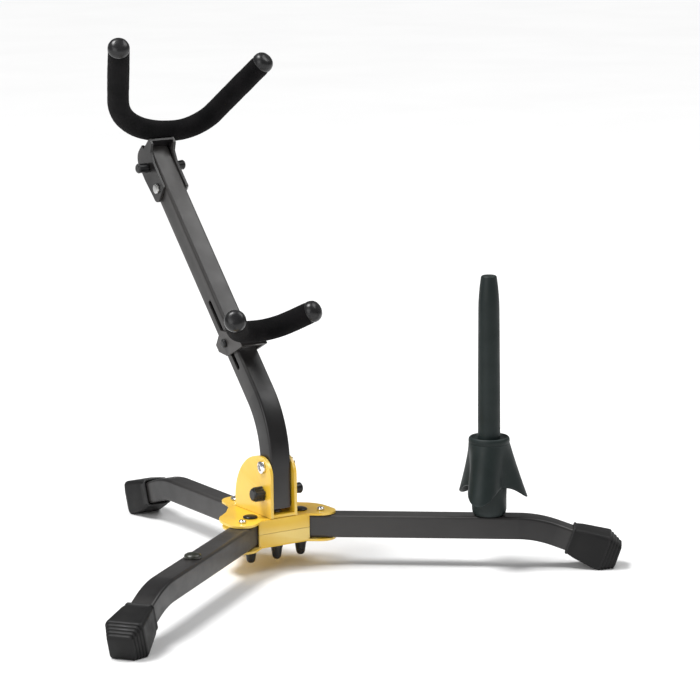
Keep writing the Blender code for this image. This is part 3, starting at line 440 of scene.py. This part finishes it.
def upright_tube():
    path = bent_path((0, UPRIGHT_Y, UPRIGHT_FOOT), CORNER, TOP, UPRIGHT_BEND, 28)
    tube = square_tube("upright_skin", path, Vector((1, 0, 0)))
    low = CLAMP - ALONG * (SLOT_BELOW - SLOT_WIDTH / 2)
    high = CLAMP + ALONG * (SLOT_ABOVE - SLOT_WIDTH / 2)

    def slot(bm):
        ring = []
        for centre, start in ((high, 0), (low, pi)):
            for i in range(13):
                angle = start + pi * i / 12
                ring.append(centre + (ACROSS * cos(angle) + ALONG * sin(angle)) * SLOT_WIDTH / 2)
        add_loft(bm, [[p + Vector((x, 0, 0)) for p in ring] for x in (-CUT_REACH, CUT_REACH)])
    cutters = [new_mesh("slot", slot)]
    reach = Vector((CUT_REACH, 0, 0))
    for spot, radius in ((Vector((0, UPRIGHT_Y, PIVOT_Z)), PIVOT_HOLE), (Vector((0, UPRIGHT_Y, LOCK_Z)), LOCK_HOLE),
                         (TOP - ALONG * RIVET_BELOW, RIVET_HOLE), (TOP - ALONG * LATCH_BELOW, LATCH_HOLE)):
        cutters.append(bar("hole", spot - reach, spot + reach, radius))
    finished(cut(tube, cutters), "upright", LOOKS["black_paint"], "black_paint", "upright_tube")


# --- boots --------------------------------------------------------------------------------------------
def boot(side, body, node):
    """Moulded rubber boot: rolled lip, flared walls and a nose of square steps with soft corners."""
    knee = FRONT_KNEE if side else REAR_KNEE
    slope = radians(LEG_SLOPE)
    down = Matrix.Rotation(-pi / 2 + slope, 4, "Y")
    mouth = Matrix.Translation((knee + MOUTH_AT * cos(slope), 0, -MOUTH_AT * sin(slope)))
    place = leg_place(side) @ mouth @ down
    socket = HALF + GAP
    lip = 0.9
    sections = [(socket, 1.2, -BOOT_GRIP + 4), (socket, 1.6, -2), (socket + 0.5, 2.0, -0.3),
                (BOOT_MOUTH / 2 - 0.5, 2.6, 0), (BOOT_MOUTH / 2, 3.0, -lip / 2),
                (BOOT_MOUTH / 2 + 0.1, 3.0, -lip * 1.8), (BOOT_MOUTH / 2 - 0.25, 3.0, -lip * 2.4)]
    for share in (0.25, 0.5, 0.75, 0.97):
        half = (BOOT_MOUTH + (BOOT_END - BOOT_MOUTH) * share) / 2
        sections.append((half, 3.0 + share, -BOOT_LENGTH * share))
    steps = 5
    for i in range(steps):
        half = (BOOT_END - (BOOT_END - BOOT_TIP) * i / steps) / 2
        top = BOOT_LENGTH + BOOT_CAP * i / steps
        rise = BOOT_CAP / steps
        radius = 4.2 - i * 0.3
        sections += [(half, radius, -top - 0.25), (half - 0.15, radius, -top - rise * 0.62),
                     (half - 0.55, radius, -top - rise * 0.80), (half - 1.1, radius, -top - rise * 0.84)]
    end = BOOT_LENGTH + BOOT_CAP
    sections += [(BOOT_TIP / 2 - 0.4, 2.8, -end + 0.3), (BOOT_TIP / 2 - 1.2, 2.2, -end)]

    def fill(bm):
        rings = []
        for half, radius, height in sections:
            ring = [place @ (p + Vector((0, 0, height))) for p in rounded_ring(half, radius)]
            for p in ring:
                p.z = max(p.z, FLOOR_Z + 0.02)
            rings.append(ring)
        add_loft(bm, rings)
    finished(new_mesh(node + "_skin", fill, 50), body, LOOKS["rubber"], "rubber", node)


# --- yokes --------------------------------------------------------------------------------------------
def yoke_path(base, up, left, right):
    """Points of a U in the plane of X and up. Each arm is (end across, end height, lean, bend radius)."""
    def arm(end_x, end_h, lean, radius, sign):
        corner_x = end_x - end_h * tan(radians(lean))
        spots = bent_path((corner_x * 0.02, 0, 0), (corner_x, 0, 0), (end_x, end_h, 0), radius, 18)
        return [base + Vector((sign * p.x, 0, 0)) + up * p.y for p in spots]
    one = arm(*left, -1)
    two = arm(*right, 1)
    return list(reversed(one[1:])) + two[1:]


def foam_sleeve(name, path, side, body, node, seed):
    """Foam pulled over the rod: soft waves along it and rolled ends."""
    spots = resampled(path, 1.2)
    spots[0] = path[0] + (path[1] - path[0]).normalized() * FOAM_END
    spots[-1] = path[-1] + (path[-2] - path[-1]).normalized() * FOAM_END
    keep = [i for i, p in enumerate(spots)
            if (p - path[0]).length >= FOAM_END - 0.01 and (p - path[-1]).length >= FOAM_END - 0.01]
    spots = [spots[i] for i in keep]
    sides = 40
    places = frames_along(spots, side)
    shift = Vector((seed * 31.7, 0, 0))

    def skin_radius(place, angle, i):
        edge = min(i, len(spots) - 1 - i)
        roll = 0.9 * (1 - min(edge, 3) / 3) ** 2
        spot = place.translation + (place.to_3x3() @ Vector((cos(angle), sin(angle), 0))) * FOAM / 2
        soft = noise.noise(spot * 0.055 + shift) * 0.28 + noise.noise(spot * 0.35 + shift) * 0.10
        return FOAM / 2 - 0.25 + soft - roll

    def fill(bm):
        rings = []
        for i, place in enumerate(places):
            ring = []
            for k in range(sides):
                angle = 2 * pi * k / sides
                r = skin_radius(place, angle, i)
                ring.append(place @ Vector((r * cos(angle), r * sin(angle), 0)))
            rings.append(ring)
        inner = [[place @ p for p in round_ring(ROD / 2 + GAP, sides)] for place in places]
        add_loft(bm, [inner[0]] + rings + [inner[-1]] + inner[-2:0:-1] + [inner[0]], closed_ends=False)
        bmesh.ops.remove_doubles(bm, verts=bm.verts, dist=0.001)
    piece = finished(new_mesh(name, fill, 60), body, LOOKS["foam"], "foam", node)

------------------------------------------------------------

Aim of the exercise:
Word for word, quote the lines of the material from the first line through the line with "high = CLAMP", both ends included.

Solved problem:
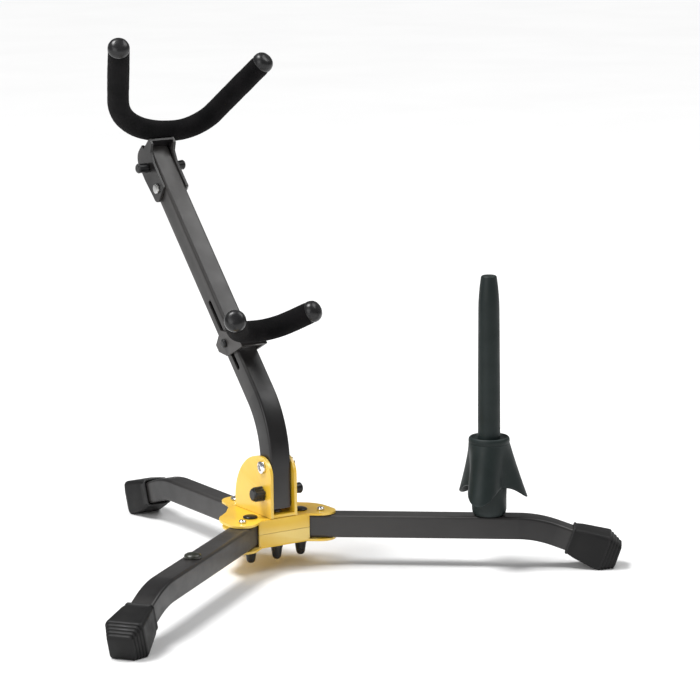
Keep writing the Blender code for this image. This is part 3, starting at line 440 of scene.py. This part finishes it.
def upright_tube():
    path = bent_path((0, UPRIGHT_Y, UPRIGHT_FOOT), CORNER, TOP, UPRIGHT_BEND, 28)
    tube = square_tube("upright_skin", path, Vector((1, 0, 0)))
    low = CLAMP - ALONG * (SLOT_BELOW - SLOT_WIDTH / 2)
    high = CLAMP + ALONG * (SLOT_ABOVE - SLOT_WIDTH / 2)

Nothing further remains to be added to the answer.